Currently based in Santa Fe, New Mexico, Thein is a longtime proponent of political change in her home country of Myanmar and has remained a central figure in its contemporary art community despite her spatial separation. Since the February 1st coup that threw Myanmar into turmoil, she has worked tirelessly to support her fellow artists and the Civil Disobedience Movement in hopes of restoring power to the country’s democratically elected leaders through peaceful protest. Her artworks interpret her struggle against the oppression of expression and the impact of social transformation.
In 1994, Thein graduated from Yangon University with a Bachelor of Law degree (LL.B). From an early age, she received artistic recognition, securing numerous international art awards, museum and gallery shows, and residencies. With her father, artist Maung Maung Thein, as her art teacher and mentor, Thein developed a diverse art practice comprising painting, installation, and performance.

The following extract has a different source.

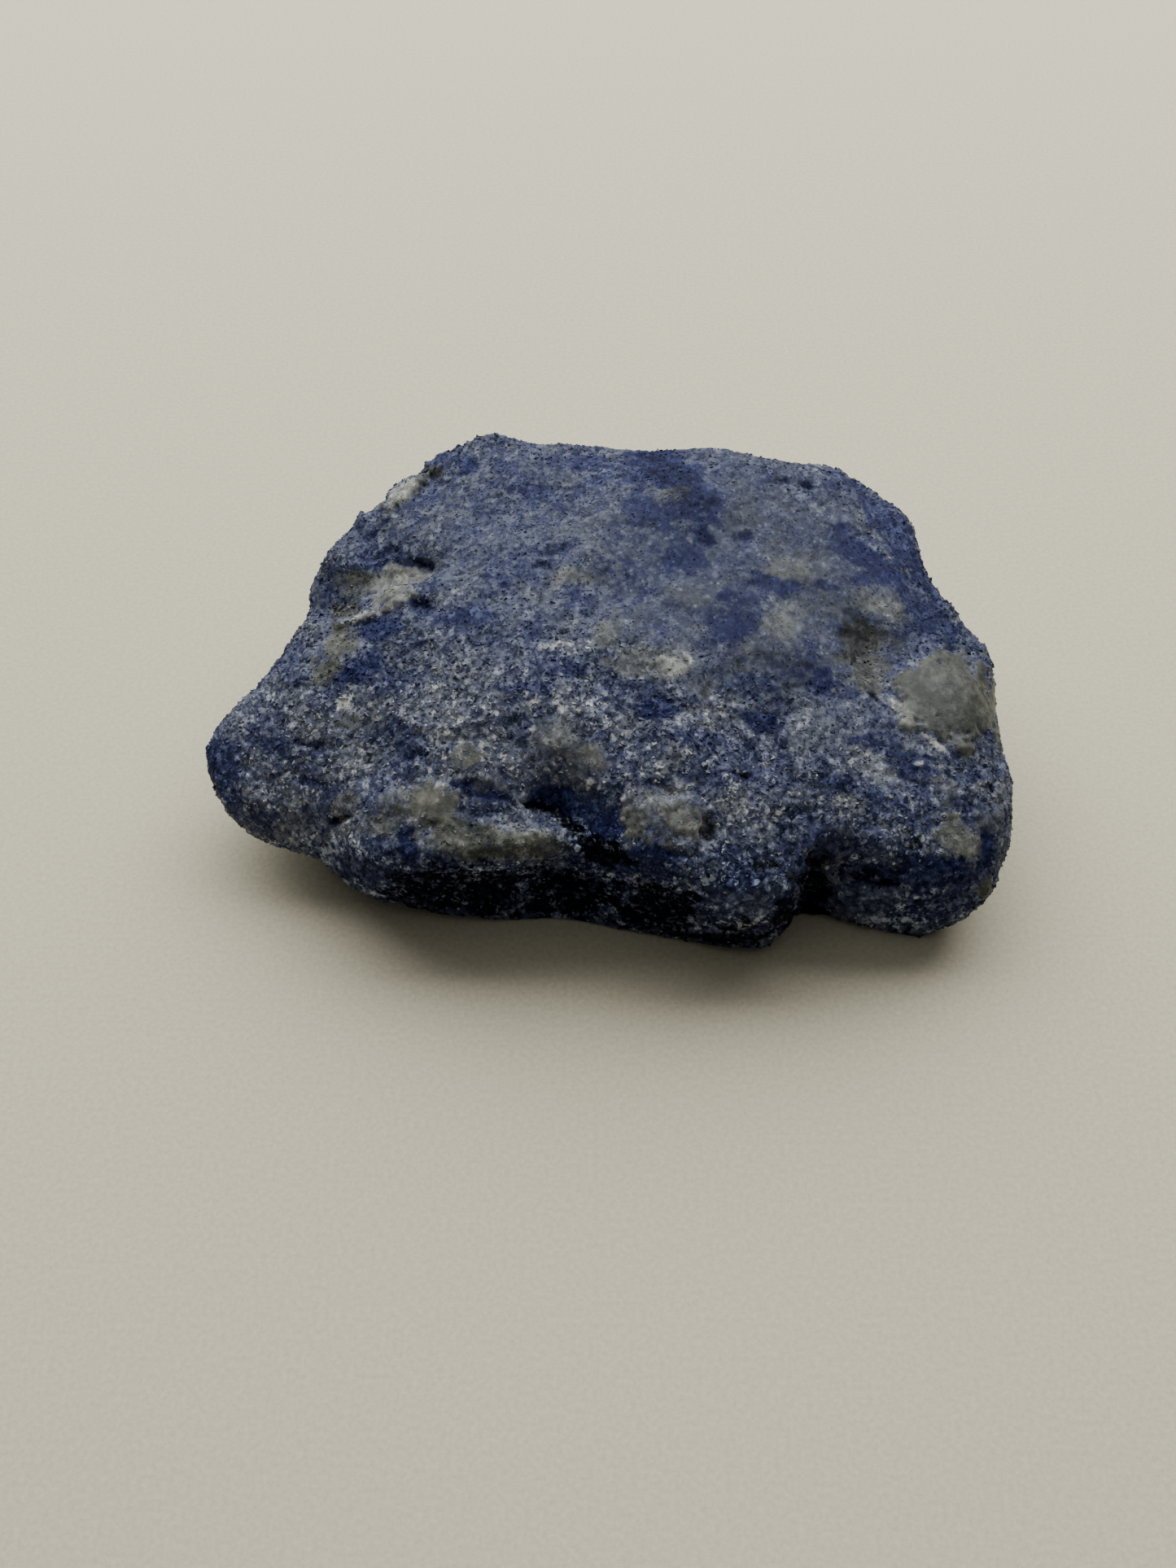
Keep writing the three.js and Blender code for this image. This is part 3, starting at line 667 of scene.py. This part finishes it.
def grain_corners(places, normals, calm, random):
    """The corners of small angular crystals, each a lopsided block, sunk into the surface."""
    count = len(places)
    smallest, largest = GRAIN_HALF
    half = smallest + (largest - smallest) * random.random(count) ** GRAIN_SMALLNESS
    half *= 1 - GRAIN_CALM_SHARE * calm
    shape = np.array(BLOCK_CORNERS) * random.uniform(*CORNER_STRETCH, (count, CORNERS, 3))
    shape *= random.uniform(*SIDE_STRETCH, (count, 1, 3)) * half[:, None, None]
    shape = np.einsum("nij,nkj->nki", turns(count, random), shape)
    sunk = random.uniform(*GRAIN_DEPTH, count) * half
    centre = places + normals * sunk[:, None]
    co = shape + centre[:, None, :]
    co[:, :, 2] = np.maximum(co[:, :, 2], REST_BAND)
    return co.reshape(-1, 3)


def grain_piece(name, places, normals, marks, random):
    """One piece that holds many grains."""
    count = len(places)
    corners = grain_corners(places, normals, marks["calm"], random)
    triangles = np.array([t for a, b, c, d in BLOCK_SIDES for t in ((a, b, c), (a, c, d))])
    faces = triangles[None] + CORNERS * np.arange(count)[:, None, None]
    mesh = bpy.data.meshes.new(name)
    mesh.from_pydata(corners, [], faces.reshape(-1, 3).tolist())
    for mark_name, values in marks.items():
        write_mark(mesh, mark_name, np.repeat(values, CORNERS))
    write_mark(mesh, "tone", np.repeat(random.random(count), CORNERS))
    piece = bpy.data.objects.new(name, mesh)
    bpy.context.scene.collection.objects.link(piece)
    return piece


def make_grains(stone):
    """The loose grains, in a few pieces."""
    random = np.random.default_rng(GRAIN_SEED)
    places, normals, marks = surface_samples(stone.data, random)
    pieces = []
    for k in range(GRAIN_PIECES):
        part = slice(k * GRAINS_A_PIECE, (k + 1) * GRAINS_A_PIECE)
        some = {name: values[part] for name, values in marks.items()}
        pieces.append(grain_piece(f"grains_{k + 1}", places[part], normals[part], some, random))
    return pieces


# ---- Materials -------------------------------------------------------------------------------


def srgb(r, g, b):
    """A linear colour from the 0 to 255 values a screen shows."""
    return tuple(((c / 255 + 0.055) / 1.055) ** 2.4 for c in (r, g, b)) + (1.0,)


PER_MM = 1000.0
# The pattern is drawn out along the photograph's line of sight, so that grains don't look
# flattened where the surface slopes away.
GRAIN_WAY = tuple(camera_back)
GRAIN_LENGTH = 1.6
STREAK_ANGLE = math.radians(62)  # turns the streaks' own direction onto x
STREAK_PER_MM = (0.6, 4.5, 4.5)  # streaks are long and narrow
WARP = 0.3  # how far the warp moves the pattern, in millimetres

# Smooth noises: lumps in a millimetre, octaves, and how strong the fine octaves are.
WARPS = (2.2, 2.0, 0.55)
SPECKS = (11.0, 2.0, 0.55)
SOFT_LUMPS = (2.2, 5.0, 0.8)
CLUSTERS = (0.9, 4.0, 0.6)
STREAKS = (1.0, 3.0, 0.55)
FLECKS = (3.4, 4.0, 0.6)
CLOUDS = (0.5, 5.0, 0.62)
TEARS = (2.6, 3.0, 0.6)
VEILS = (0.7, 4.0, 0.6)
QUARTZ_CLOUDS = (2.6, 4.0, 0.55)
VEIL_SHIFT = (9.0, 4.0, 2.0)  # takes the veils from another part of the noise
# Cells in a millimetre.
BIG_CELLS = 3.2
SMALL_CELLS = 7.0
DOTS = 3.6

# Where each look starts and where it is full, in the values that it is made from.
DOT_RANGE = (0.42, 0.15)
DOT_CHOICE = (0.4, 0.8)
FLECK_RANGE = (0.34, 0.58)
FLECK_STRENGTH = (0.45, 1.3)  # how strong the blue mark is outside and inside a fleck
STAIN_RANGE = (0.81, 1.31)
VEIL_RANGE = (0.42, 0.62)
VEIL_STRENGTH = (0.0, 0.5)
GLASS_RANGE = (0.6, 1.25)
# The range of the dark mark, for painted shade and dark stain.
SHADE_AND_STAIN_RANGE = (0.3, 0.8)
BRIGHT_RANGE = (0.88, 0.94)

# Tones, from 0, dark, to 1, light, and how strongly the marks change them.
CALM_TONE = 0.45  # calm patches draw every grain towards this
CALM_EVENS = 0.6
CLOUDED_TONE = 0.5  # and the clouds in their quartz towards this
CALM_CLEARS = 0.7
HAZE_BLENDS = 0.85
MIDDLE_TONE = 0.45  # contrast is counted from here
LIFTED_TONE = 0.53  # and this is where that middle goes
PLAIN_CONTRAST = 0.9
CRISP_CONTRAST = 1.35  # what crisp patches add to it
PALE_LIFT = 0.5

# Colours by tone.
GREY_TONES = [
    (0.12, srgb(28, 33, 53)),
    (0.42, srgb(63, 69, 89)),
    (0.62, srgb(90, 96, 113)),
    (0.85, srgb(126, 131, 143)),
    (1.0, srgb(188, 190, 187)),
]
OLIVE_TONES = [
    (0.12, srgb(32, 34, 42)),
    (0.42, srgb(69, 73, 79)),
    (0.62, srgb(95, 99, 103)),
    (0.85, srgb(132, 135, 134)),
    (1.0, srgb(182, 184, 180)),
]
NAVY_TONES = [
    (0.15, srgb(13, 16, 46)),
    (0.5, srgb(29, 37, 80)),
    (0.85, srgb(60, 71, 112)),
]
GLASSY_TONES = [
    (0.3, srgb(40, 42, 41)),
    (0.55, srgb(64, 67, 64)),
    (0.8, srgb(112, 114, 107)),
    (1.0, srgb(172, 171, 162)),
]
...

In 2004, Thein presented her first solo show at the Nippon International Performance Art Festival (NIPAF) in Japan. From 2004 on, she continued developing and performing work, showing at TIPALive (2005) in Taiwan, Asiatopia in Thailand (2005/2007/2008), 8 Open International Performance Art Festival in Beijing (2007), Small East Asia Co performance art event hosted in Tokyo, Nagoya, and Toyama, Japan (2008), and the 7*11d Performance Art Festival in Toronto, Canada.
Thein exhibited her second solo painting show at the Espace art gallery in Bangkok (2005) and then at the Hermes’ Ear Art Exhibition at the Nitrianska Gallery in Slovakia and Budapest (2006). She held her third solo exhibition at the Balance Art Gallery in Chiang Mai, Thailand. She was an invited speaker at the Asia House Art Gallery in London, where she presented “The Myanmar Performance Art Scene: challenges faced by Myanmar Artists” during the September demonstrations of 2007.

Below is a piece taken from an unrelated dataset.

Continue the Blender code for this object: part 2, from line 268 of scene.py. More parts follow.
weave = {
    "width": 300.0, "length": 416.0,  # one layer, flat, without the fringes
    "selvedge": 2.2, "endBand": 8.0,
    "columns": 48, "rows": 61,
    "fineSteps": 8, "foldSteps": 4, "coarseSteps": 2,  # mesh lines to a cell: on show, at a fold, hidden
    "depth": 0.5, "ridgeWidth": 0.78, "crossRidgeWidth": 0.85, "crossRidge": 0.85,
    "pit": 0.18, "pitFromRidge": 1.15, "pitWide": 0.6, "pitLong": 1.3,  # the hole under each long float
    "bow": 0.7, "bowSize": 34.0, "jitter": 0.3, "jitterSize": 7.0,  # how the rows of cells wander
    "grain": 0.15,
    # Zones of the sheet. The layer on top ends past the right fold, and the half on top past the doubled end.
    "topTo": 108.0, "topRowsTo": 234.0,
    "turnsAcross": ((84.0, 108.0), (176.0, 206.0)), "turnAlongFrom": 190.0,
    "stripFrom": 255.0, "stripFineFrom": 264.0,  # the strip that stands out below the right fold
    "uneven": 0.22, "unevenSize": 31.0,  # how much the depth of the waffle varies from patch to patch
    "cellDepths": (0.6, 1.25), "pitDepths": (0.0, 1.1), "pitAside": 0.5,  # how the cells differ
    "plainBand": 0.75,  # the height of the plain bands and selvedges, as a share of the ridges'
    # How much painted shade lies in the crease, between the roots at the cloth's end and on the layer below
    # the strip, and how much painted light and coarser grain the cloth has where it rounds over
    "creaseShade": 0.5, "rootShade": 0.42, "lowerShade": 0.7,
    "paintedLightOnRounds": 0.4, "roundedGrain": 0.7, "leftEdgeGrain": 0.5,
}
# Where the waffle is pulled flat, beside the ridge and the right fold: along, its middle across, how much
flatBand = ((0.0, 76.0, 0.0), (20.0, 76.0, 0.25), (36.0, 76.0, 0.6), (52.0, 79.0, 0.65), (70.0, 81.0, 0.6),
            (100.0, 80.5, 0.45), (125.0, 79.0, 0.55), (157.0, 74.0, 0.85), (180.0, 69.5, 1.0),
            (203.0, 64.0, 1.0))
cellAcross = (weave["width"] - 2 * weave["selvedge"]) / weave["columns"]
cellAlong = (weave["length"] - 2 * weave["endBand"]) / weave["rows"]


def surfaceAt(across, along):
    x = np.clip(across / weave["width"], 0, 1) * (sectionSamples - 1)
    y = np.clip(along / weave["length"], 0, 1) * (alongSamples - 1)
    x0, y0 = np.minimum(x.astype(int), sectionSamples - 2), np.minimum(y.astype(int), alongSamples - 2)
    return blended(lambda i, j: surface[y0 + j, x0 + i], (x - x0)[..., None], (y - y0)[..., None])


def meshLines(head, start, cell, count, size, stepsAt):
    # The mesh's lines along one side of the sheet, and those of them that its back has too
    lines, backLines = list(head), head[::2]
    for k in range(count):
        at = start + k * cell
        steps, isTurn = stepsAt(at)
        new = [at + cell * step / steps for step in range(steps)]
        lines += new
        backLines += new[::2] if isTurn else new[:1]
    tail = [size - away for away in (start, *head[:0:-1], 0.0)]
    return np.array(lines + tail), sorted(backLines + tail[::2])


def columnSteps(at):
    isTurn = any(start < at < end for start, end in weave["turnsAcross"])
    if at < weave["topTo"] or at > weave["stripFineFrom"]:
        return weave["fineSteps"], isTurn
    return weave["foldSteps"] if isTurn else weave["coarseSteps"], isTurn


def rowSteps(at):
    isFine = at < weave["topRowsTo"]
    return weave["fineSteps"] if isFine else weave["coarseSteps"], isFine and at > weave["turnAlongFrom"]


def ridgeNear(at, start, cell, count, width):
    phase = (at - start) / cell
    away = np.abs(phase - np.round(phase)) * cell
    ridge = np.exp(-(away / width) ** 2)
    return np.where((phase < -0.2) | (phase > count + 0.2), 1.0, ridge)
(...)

She was awarded The Elizabeth J. McCormack and Jerome I. Aron Fellowship in connection with the Asian Cultural Council (ACC) in residence with the International Studio & Curatorial Program (ISCP), New York. She has also exhibited her works at Point B Gallery, Brooklyn, ISCP Open Studios, and the United Nations Plaza. Her awards and residencies include Art Omi, the Sea Change Residency, and GAEA Foundation. She is a fellow of the Art Initiative Tokyo (AIT) in Tokyo, Japan. In 2008, Thein and artist Richard Streitmatter-Tran debuted the collaborative architectural, mixed-media installation September Sweetness at the Singapore Biennale.
She has given artist presentations at several universities and institutions, including the School of the Art Institute Chicago (SAIC), Massachusetts College of Art, Brown University, Princeton University, New School, Northern Illinois University at DeKalb (NIU), University of Minnesota, and the Open Society Institute (OSI) in New York. Nu- merous international art presses, including Artforum, Art Asia Pacific, Yishu, C-Arts, Strait Times, The Washington Post, and The New York Times, have profiled Thein’s artistic practice for its candid portrayals of the conflicts and contradictions of the artist’s socio-political environment.
In addition to being an artist, Thein is the co-founder and director of the Sunflower Art Gallery in Yangon, Myan- mar. As co-founder and director, she has developed several initiatives and organized several art exhibitions and fairs, including showcases of children’s art in Myanmar and Cambodia and shows for psychiatric patients. As an advocate for art, education, and creative expression, she has been a vocal critic of the restrictive curricula in Myanmar (Burma). She has taught art to children for 15 years and serves as an editor for a youth magazine in Yangon. In 2021, she co-founded the Association for Myanmar Contemporary Arts (AMCA) with fellow Myanmar artists and friends in New York. In 2023, she became a member of the Santa Fe Society of Artists. In 2017, direc- tor Min Min Hein documented Thein’s artistic practice and life in the short film Listen.